[MATERIAL FOR THIS EXERCISE]
◇ ◇ ◇ ◇ ◇
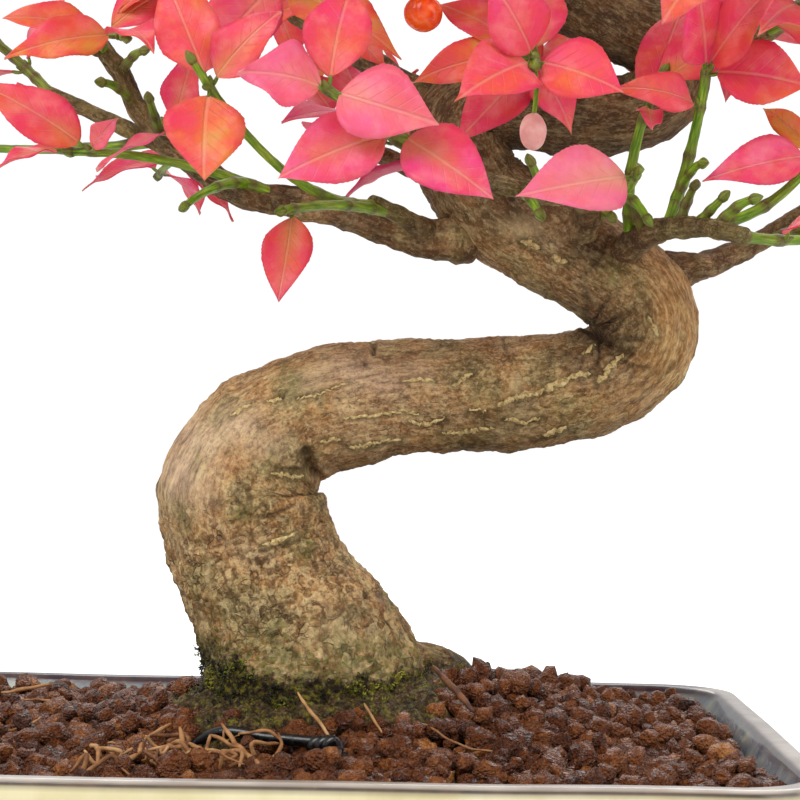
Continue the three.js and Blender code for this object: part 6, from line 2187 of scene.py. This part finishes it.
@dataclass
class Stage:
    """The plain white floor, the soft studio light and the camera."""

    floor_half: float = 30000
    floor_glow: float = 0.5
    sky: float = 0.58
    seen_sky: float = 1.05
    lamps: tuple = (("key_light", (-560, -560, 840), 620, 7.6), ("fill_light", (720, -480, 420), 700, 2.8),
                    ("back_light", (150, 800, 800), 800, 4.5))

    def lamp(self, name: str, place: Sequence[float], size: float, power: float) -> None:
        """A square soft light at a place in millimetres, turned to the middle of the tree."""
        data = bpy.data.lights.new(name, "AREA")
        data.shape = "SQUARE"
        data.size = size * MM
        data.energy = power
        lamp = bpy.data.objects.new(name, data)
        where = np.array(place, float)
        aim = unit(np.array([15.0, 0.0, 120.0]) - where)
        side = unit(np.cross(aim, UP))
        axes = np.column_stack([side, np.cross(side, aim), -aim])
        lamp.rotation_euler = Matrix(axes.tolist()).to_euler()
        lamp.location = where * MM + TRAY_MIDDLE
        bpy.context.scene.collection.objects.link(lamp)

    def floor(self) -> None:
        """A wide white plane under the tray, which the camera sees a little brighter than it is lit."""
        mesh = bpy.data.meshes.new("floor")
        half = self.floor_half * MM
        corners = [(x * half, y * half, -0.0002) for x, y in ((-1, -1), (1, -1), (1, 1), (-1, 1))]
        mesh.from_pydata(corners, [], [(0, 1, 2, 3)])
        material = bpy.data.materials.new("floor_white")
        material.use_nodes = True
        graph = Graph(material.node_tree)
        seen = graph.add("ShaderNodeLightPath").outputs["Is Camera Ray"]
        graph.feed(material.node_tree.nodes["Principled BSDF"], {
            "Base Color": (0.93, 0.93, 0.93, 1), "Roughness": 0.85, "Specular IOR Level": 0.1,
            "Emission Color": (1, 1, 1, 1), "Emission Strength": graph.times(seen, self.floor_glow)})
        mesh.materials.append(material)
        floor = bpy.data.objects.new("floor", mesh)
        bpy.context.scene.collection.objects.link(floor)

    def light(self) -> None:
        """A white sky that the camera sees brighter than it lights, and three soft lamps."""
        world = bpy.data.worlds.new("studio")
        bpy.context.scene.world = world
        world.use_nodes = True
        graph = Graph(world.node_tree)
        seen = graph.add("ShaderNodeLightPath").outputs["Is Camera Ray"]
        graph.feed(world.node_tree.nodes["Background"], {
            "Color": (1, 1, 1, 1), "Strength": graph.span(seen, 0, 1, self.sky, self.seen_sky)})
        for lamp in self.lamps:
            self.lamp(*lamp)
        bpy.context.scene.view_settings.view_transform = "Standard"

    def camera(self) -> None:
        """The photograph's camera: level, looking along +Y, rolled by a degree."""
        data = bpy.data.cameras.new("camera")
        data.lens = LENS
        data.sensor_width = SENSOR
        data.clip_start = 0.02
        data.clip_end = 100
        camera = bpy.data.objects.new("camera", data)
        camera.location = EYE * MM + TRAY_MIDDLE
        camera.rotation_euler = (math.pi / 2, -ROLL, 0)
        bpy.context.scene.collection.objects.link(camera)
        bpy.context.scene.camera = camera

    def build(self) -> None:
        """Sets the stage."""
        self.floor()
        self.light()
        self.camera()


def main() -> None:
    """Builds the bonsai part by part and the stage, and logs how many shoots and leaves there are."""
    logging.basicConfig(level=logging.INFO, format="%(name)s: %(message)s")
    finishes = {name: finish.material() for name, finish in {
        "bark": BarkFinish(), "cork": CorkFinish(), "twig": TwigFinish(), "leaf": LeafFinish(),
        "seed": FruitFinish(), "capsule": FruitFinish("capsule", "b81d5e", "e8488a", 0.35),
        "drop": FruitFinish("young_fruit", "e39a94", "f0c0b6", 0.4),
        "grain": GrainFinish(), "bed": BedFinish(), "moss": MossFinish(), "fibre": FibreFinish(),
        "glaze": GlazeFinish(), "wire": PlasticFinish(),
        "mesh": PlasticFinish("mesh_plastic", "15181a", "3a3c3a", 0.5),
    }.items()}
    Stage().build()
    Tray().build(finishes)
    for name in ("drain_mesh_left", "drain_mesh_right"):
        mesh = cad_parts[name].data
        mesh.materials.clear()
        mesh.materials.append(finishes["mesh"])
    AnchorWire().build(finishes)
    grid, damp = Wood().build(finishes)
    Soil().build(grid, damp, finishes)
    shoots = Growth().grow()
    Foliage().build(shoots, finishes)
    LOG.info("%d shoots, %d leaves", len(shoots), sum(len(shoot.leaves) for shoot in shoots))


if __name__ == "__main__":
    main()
◇ ◇ ◇ ◇ ◇
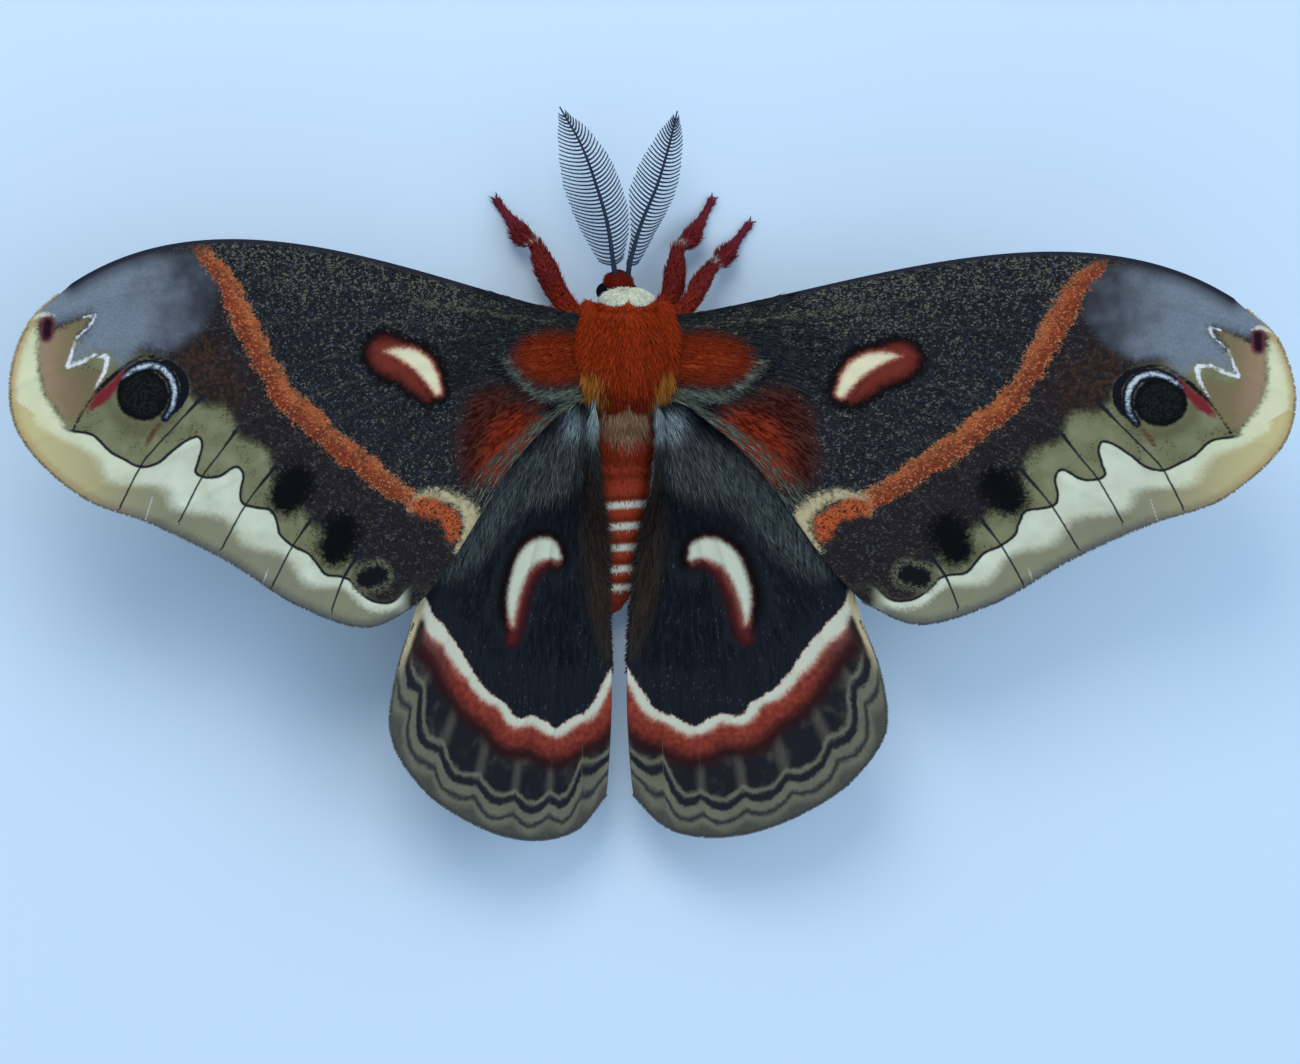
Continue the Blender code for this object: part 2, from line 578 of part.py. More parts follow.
◇ ◇ ◇ ◇ ◇
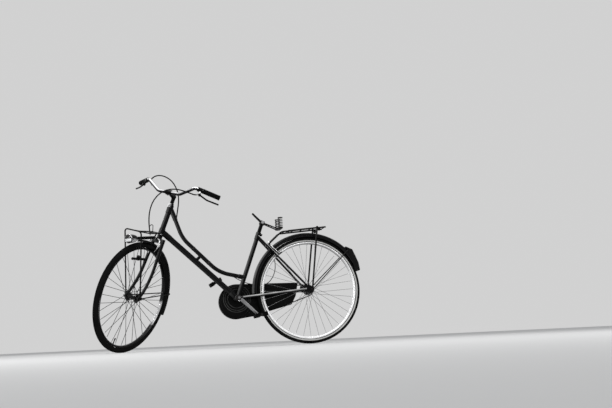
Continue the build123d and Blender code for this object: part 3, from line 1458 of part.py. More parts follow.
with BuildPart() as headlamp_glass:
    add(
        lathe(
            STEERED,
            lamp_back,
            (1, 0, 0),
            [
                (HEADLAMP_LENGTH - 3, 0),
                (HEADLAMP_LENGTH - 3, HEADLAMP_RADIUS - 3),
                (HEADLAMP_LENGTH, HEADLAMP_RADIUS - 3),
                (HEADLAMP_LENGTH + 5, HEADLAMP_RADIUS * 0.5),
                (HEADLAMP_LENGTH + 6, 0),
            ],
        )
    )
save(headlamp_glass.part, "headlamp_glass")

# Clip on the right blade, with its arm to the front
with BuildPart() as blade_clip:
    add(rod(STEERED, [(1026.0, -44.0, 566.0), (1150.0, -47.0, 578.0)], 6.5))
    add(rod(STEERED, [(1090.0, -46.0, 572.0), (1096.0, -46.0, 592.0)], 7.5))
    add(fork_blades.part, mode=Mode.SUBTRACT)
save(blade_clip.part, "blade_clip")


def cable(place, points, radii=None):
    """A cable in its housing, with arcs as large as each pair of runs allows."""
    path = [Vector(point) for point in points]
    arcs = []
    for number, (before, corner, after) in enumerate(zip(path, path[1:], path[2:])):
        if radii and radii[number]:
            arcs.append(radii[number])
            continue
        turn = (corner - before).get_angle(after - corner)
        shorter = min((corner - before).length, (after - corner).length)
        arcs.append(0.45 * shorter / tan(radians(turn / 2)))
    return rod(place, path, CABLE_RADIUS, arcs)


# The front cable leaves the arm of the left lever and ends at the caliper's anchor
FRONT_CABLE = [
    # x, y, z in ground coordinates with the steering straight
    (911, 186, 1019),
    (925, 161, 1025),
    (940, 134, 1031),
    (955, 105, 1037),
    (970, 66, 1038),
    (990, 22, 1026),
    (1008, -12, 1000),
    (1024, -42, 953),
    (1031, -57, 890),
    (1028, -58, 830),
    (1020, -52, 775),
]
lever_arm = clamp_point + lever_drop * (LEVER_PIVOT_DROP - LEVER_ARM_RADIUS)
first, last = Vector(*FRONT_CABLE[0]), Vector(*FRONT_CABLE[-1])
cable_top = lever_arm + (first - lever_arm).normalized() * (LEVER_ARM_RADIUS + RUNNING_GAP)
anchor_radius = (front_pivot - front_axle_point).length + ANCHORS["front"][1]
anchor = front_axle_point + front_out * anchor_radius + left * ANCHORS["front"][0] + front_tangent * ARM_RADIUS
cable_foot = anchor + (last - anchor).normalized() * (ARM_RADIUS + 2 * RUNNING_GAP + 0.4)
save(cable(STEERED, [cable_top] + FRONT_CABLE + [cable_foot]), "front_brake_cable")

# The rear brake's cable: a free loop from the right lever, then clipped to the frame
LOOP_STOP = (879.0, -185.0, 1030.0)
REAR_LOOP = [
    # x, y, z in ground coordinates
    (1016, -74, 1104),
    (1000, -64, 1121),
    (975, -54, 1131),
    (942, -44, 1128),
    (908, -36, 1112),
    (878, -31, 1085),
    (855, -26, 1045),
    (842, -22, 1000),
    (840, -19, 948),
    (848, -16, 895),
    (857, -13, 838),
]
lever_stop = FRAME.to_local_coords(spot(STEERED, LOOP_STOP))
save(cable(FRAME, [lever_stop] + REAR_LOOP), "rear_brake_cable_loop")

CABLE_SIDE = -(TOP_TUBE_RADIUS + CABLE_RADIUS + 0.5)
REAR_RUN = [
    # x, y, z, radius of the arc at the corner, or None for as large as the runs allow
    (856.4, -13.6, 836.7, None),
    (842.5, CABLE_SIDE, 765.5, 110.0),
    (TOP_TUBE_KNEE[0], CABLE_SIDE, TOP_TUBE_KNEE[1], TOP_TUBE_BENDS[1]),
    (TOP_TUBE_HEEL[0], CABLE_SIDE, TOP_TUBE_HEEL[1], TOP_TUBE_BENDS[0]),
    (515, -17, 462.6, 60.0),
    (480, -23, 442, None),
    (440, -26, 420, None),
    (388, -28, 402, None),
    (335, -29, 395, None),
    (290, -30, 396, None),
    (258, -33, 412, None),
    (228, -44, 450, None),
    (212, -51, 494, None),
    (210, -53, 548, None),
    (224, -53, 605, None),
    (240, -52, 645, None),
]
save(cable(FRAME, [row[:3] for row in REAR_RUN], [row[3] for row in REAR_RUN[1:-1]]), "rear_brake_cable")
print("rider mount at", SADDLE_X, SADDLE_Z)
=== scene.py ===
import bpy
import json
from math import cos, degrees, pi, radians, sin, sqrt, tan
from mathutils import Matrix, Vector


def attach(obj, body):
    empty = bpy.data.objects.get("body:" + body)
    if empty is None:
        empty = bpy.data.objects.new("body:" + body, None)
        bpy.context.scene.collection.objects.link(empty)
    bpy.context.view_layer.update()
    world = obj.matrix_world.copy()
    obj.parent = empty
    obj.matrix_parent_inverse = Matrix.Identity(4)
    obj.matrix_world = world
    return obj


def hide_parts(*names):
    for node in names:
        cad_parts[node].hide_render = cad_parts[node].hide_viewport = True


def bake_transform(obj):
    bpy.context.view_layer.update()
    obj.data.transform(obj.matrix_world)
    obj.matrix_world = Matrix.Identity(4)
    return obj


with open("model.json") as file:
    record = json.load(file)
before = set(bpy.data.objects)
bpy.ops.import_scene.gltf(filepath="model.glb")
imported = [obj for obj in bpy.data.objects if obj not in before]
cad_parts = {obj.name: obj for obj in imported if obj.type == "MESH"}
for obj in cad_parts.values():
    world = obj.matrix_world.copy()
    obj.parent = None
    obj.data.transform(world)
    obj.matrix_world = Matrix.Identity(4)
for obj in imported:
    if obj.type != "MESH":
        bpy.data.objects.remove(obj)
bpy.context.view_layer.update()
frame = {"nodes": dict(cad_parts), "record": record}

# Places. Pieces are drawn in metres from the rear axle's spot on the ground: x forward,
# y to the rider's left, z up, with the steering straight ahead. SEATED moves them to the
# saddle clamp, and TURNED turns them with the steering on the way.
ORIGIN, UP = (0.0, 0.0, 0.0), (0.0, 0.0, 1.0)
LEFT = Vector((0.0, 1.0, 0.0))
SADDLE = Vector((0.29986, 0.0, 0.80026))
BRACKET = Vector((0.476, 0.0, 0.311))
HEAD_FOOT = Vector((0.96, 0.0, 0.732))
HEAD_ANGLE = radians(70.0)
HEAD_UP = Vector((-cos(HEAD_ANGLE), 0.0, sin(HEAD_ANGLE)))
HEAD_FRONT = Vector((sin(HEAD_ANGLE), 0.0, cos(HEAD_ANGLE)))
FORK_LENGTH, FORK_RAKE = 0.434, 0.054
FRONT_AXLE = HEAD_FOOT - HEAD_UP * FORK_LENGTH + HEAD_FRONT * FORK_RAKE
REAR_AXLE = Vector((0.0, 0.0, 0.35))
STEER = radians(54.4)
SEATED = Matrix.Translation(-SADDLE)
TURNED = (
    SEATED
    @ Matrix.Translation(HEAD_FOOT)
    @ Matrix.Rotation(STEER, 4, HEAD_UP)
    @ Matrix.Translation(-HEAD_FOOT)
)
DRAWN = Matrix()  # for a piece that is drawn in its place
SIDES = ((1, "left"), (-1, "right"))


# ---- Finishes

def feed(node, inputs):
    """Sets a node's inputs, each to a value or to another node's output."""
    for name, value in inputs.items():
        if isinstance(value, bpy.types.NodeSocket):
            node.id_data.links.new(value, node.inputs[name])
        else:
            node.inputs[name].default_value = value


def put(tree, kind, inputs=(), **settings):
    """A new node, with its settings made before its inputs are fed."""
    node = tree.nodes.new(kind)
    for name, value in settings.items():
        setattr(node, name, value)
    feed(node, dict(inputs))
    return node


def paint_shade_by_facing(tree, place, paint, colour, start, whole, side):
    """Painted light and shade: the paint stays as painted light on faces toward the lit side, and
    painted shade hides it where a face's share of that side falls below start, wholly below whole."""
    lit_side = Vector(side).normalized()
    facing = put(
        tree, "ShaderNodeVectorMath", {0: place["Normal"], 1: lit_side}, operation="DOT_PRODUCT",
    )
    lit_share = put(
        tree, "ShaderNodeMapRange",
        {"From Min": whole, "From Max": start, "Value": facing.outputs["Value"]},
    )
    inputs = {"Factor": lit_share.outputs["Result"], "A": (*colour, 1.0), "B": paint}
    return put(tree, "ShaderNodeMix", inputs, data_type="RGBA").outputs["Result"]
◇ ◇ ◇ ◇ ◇
[GOAL OF THE EXERCISE]
Taking the records above, retype every line from the one with "Continue the three.js" down to the one with "800), 800, 4.5))", exactly and with nothing else.

[RESULT BELOW]
Continue the three.js and Blender code for this object: part 6, from line 2187 of scene.py. This part finishes it.
@dataclass
class Stage:
    """The plain white floor, the soft studio light and the camera."""

    floor_half: float = 30000
    floor_glow: float = 0.5
    sky: float = 0.58
    seen_sky: float = 1.05
    lamps: tuple = (("key_light", (-560, -560, 840), 620, 7.6), ("fill_light", (720, -480, 420), 700, 2.8),
                    ("back_light", (150, 800, 800), 800, 4.5))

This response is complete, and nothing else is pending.